> [Aim of the task]: Your task is to reproduce the material exactly.

● ● ●

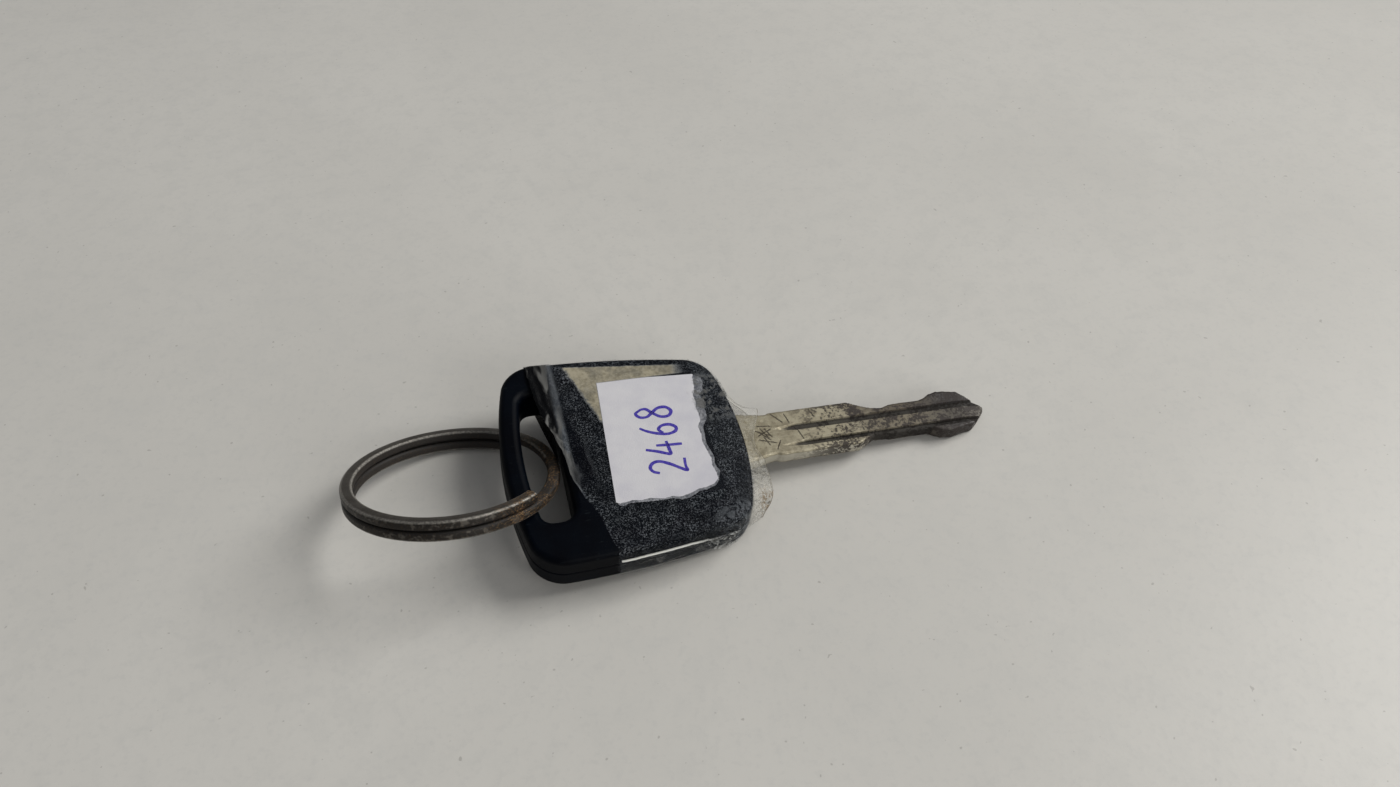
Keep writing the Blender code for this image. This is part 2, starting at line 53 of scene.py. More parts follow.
# Head
HEAD_LENGTH = 37.4
HEAD_RING_HALF = 18.7
HEAD_NECK_HALF = 15.7
HEAD_HEIGHT = 6.5
RING_SIDE_BOW = 2.8
NECK_SIDE_BOW = 2.6
LONG_SIDE_BOW = 0.9
CORNER_RADIUS = 5.8
RIM_RADIUS = 1.0
SEAM_RADIUS = 0.2
SEAM_GAP = 0.1
BAR_WIDTH = 3.3
SLOT_WIDTH = 5.7
SLOT_ENDS = (-11.3, 12.7)
SLOT_CORNER_RADIUS = 2.39
SLOT_RIM_RADIUS = 1.3
MIDDLE = HEAD_HEIGHT / 2
BAR_X = BAR_WIDTH / 2 - HEAD_LENGTH
SLOT_RING_X = BAR_WIDTH - HEAD_LENGTH
SLOT_NECK_X = SLOT_RING_X + SLOT_WIDTH
TANG_POCKET = (-13.15, 5.05, 1.325)  # reach into the head, half width, half height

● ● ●

> [Written answer]:
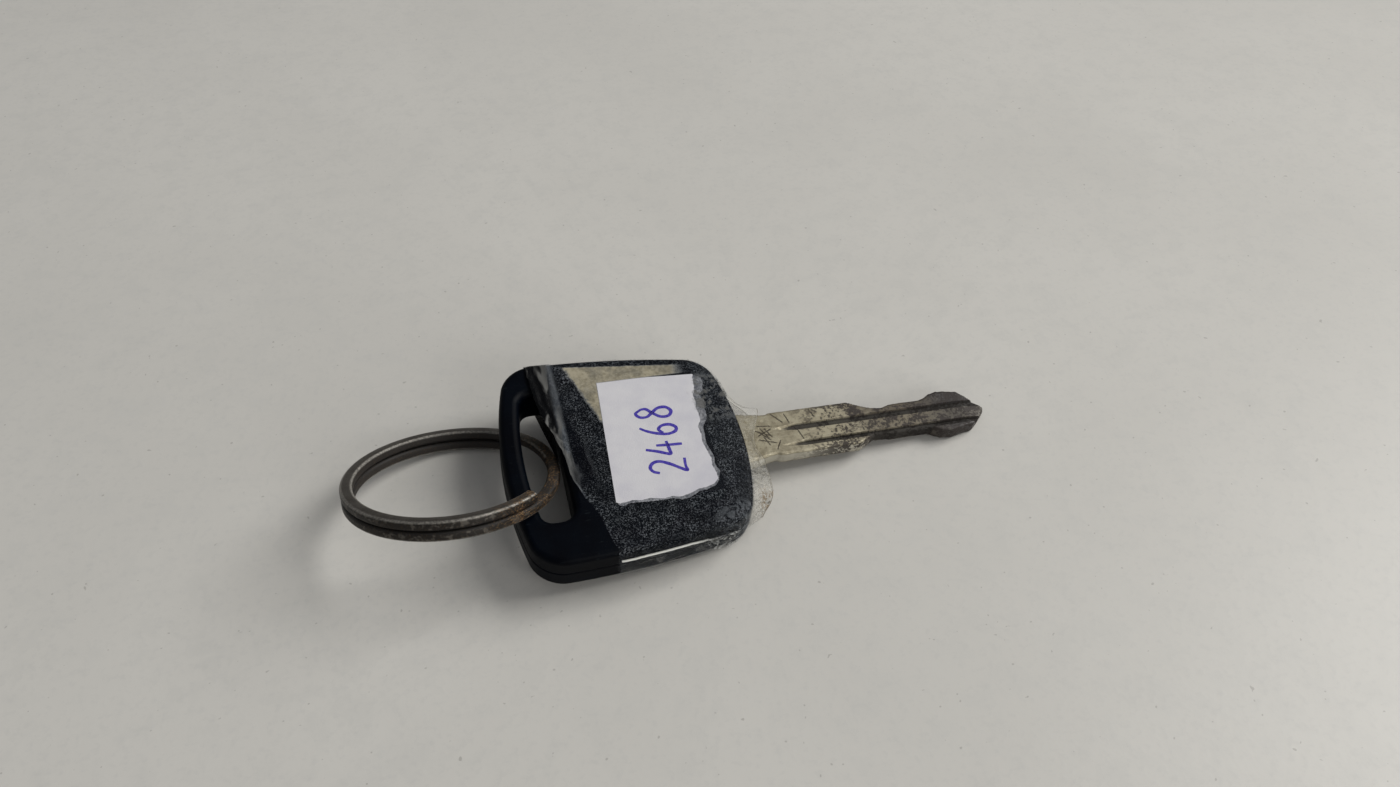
Keep writing the Blender code for this image. This is part 2, starting at line 53 of scene.py. More parts follow.
# Head
HEAD_LENGTH = 37.4
HEAD_RING_HALF = 18.7
HEAD_NECK_HALF = 15.7
HEAD_HEIGHT = 6.5
RING_SIDE_BOW = 2.8
NECK_SIDE_BOW = 2.6
LONG_SIDE_BOW = 0.9
CORNER_RADIUS = 5.8
RIM_RADIUS = 1.0
SEAM_RADIUS = 0.2
SEAM_GAP = 0.1
BAR_WIDTH = 3.3
SLOT_WIDTH = 5.7
SLOT_ENDS = (-11.3, 12.7)
SLOT_CORNER_RADIUS = 2.39
SLOT_RIM_RADIUS = 1.3
MIDDLE = HEAD_HEIGHT / 2
BAR_X = BAR_WIDTH / 2 - HEAD_LENGTH
SLOT_RING_X = BAR_WIDTH - HEAD_LENGTH
SLOT_NECK_X = SLOT_RING_X + SLOT_WIDTH
TANG_POCKET = (-13.15, 5.05, 1.325)  # reach into the head, half width, half height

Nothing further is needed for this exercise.